Leave it to me to find the heartbreaking, gut-wrenching yet powerful documentaries. While films about dying are always an emotional experience for me, I also find them thought-provoking, which is why I keep watching them and sharing with others.
The latest film I watched is titled, “Into the Night: Portraits of Life and Death.” It aired on PBS earlier this year, but I caught it on Netflix. What I liked most about the film was the diverse range of subjects who were interviewed about their perspectives on death. From people of faith to scientists to a former member of an Islamic extremist group, those interviewed were candid about their thoughts on the meaning of life, death and the afterlife.
I loved the imagery captured in the film, such as a son finding an acorn in the pants pocket of his recently deceased father, or a favorite family photograph of a parent and child on the shore of the beach. There was also an interesting discussion of near-death experiences.
One of my favorite death positive advocates, Caitlin Doughty, is also interviewed for the film. A traumatic brush with death as a young child greatly influenced her life.
The most moving segments were with those who were actively dying. Anyone who has spent time with a dying person knows they often offer an insightful take on their imminent demise. Some people fight death until the very end, but others make their peace with death in order to better appreciate the time they have left.
The overall message I took away from the film is that each of our lives are unique stories, and all stories must come to an end eventually.
Watching such a film made me reflect upon my own views of death, as well as those of my parents. My father, a staunch Catholic, had an intense fear of death. Did his dementia offset that fear, or intensify it? There is no way for me to know.
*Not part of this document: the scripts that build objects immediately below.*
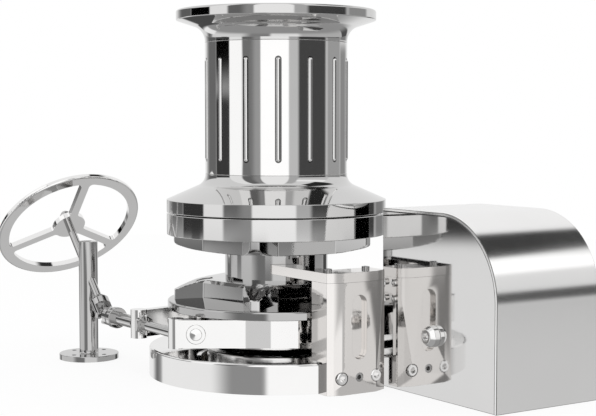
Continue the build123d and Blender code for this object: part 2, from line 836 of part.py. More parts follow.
def split_pin():
    y = nut_face_y() - nut_height - nut_crown_height * 0.6
    half = split_pin_length / 2
    pin = rod((screw_x, y, screw_z - half), (screw_x, y, screw_z + half), split_pin_radius)
    return pin + Pos(screw_x, y, screw_z + half) * Sphere(split_pin_radius * 1.7)


def thrust_collar():
    return screw_turned(
        [(screw_journal_radius, thrust_collar_y), (thrust_collar_radius, thrust_collar_y),
         (thrust_collar_radius, thrust_collar_y + thrust_collar_height),
         (screw_journal_radius, thrust_collar_y + thrust_collar_height)],
        [(1, 1.0), (2, 1.0)],
    )


def fork(bore_radius):
    # Fork open towards -Z, its pins along X, the joint's centre at the origin
    base_top = fork_depth + fork_base
    body = turned([
        (0, -fork_ear_width), (fork_radius, -fork_ear_width), (fork_radius, base_top),
        (fork_neck_radius, base_top + fork_neck), (0, base_top + fork_neck)])
    body -= block((-fork_gap / 2, fork_gap / 2), (-fork_radius, fork_radius), (-fork_ear_width, fork_depth))
    ear = extrude(Plane.YZ * (Circle(fork_ear_width / 2) + Pos(0, fork_depth / 2) *
                              Rectangle(fork_ear_width, fork_depth)), fork_radius, both=True)
    crown = block((-fork_radius, fork_radius), (-fork_radius, fork_radius), (fork_depth, base_top + fork_neck))
    body &= ear + crown
    body -= rod((-fork_radius, 0, 0), (fork_radius, 0, 0), joint_pin_radius)
    return body - disc(bore_radius, fork_depth, base_top + fork_neck)


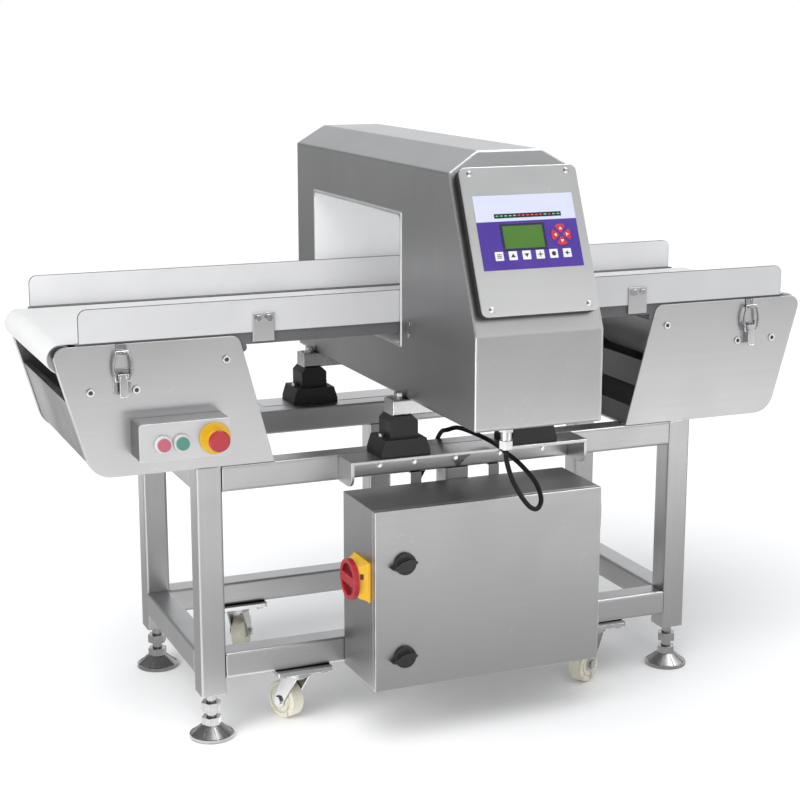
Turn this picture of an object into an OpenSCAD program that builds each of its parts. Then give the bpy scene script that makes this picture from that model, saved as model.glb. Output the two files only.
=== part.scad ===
// Food metal detector on a wheeled stand: a search head with a tunnel, a flat belt conveyor that
// runs through it, and a switch cabinet below. X runs along the belt, -Y is the operator's side.

/* [Stand] */
// Length of the stand over its legs
stand_l = 1062; // [980:1:1120]
// Width of the stand over its legs
stand_w = 455; // [440:1:470]
// Side of the square steel tube
tube = 50; // [40:1:54]
// Wall of the square steel tube
tube_wall = 2.5; // [1.5:0.5:4]
// Height of the leg ends above the floor
leg_foot_z = 90; // [84:1:100]
// Height of the underside of the lower rails
lower_rail_z = 122; // [118:1:135]
// Height of the top of the stand
stand_top = 541; // [530:1:552]
// Thickness of the legs' end plates
end_plate_t = 6; // [4:1:10]

/* [Mount shelves] */
// Half length of a mount shelf
shelf_half = 250; // [230:1:270]
// Reach of a shelf beyond the rail
shelf_reach = 70; // [66:1:80]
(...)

My mother, on the other hand, had a more positive end of life view. She thought we “go to a good place, and a right place,” based upon whatever our views are of the afterlife.
For me, I’m more afraid of terminal disease and the dying process than death itself. I dread the idea of pain, misery and loss of self-control. I also dread the loss of mental faculties, but know that is a distinct possibility, as Alzheimer’s is all over my family tree. I admire those that make peace with death, as I think it is the best way to go. At some point, the fight to live is over, but I don’t see that as giving up. I see that as focusing remaining energy on the life you have left.
If you’ve seen the documentary, I’d love to hear your thoughts.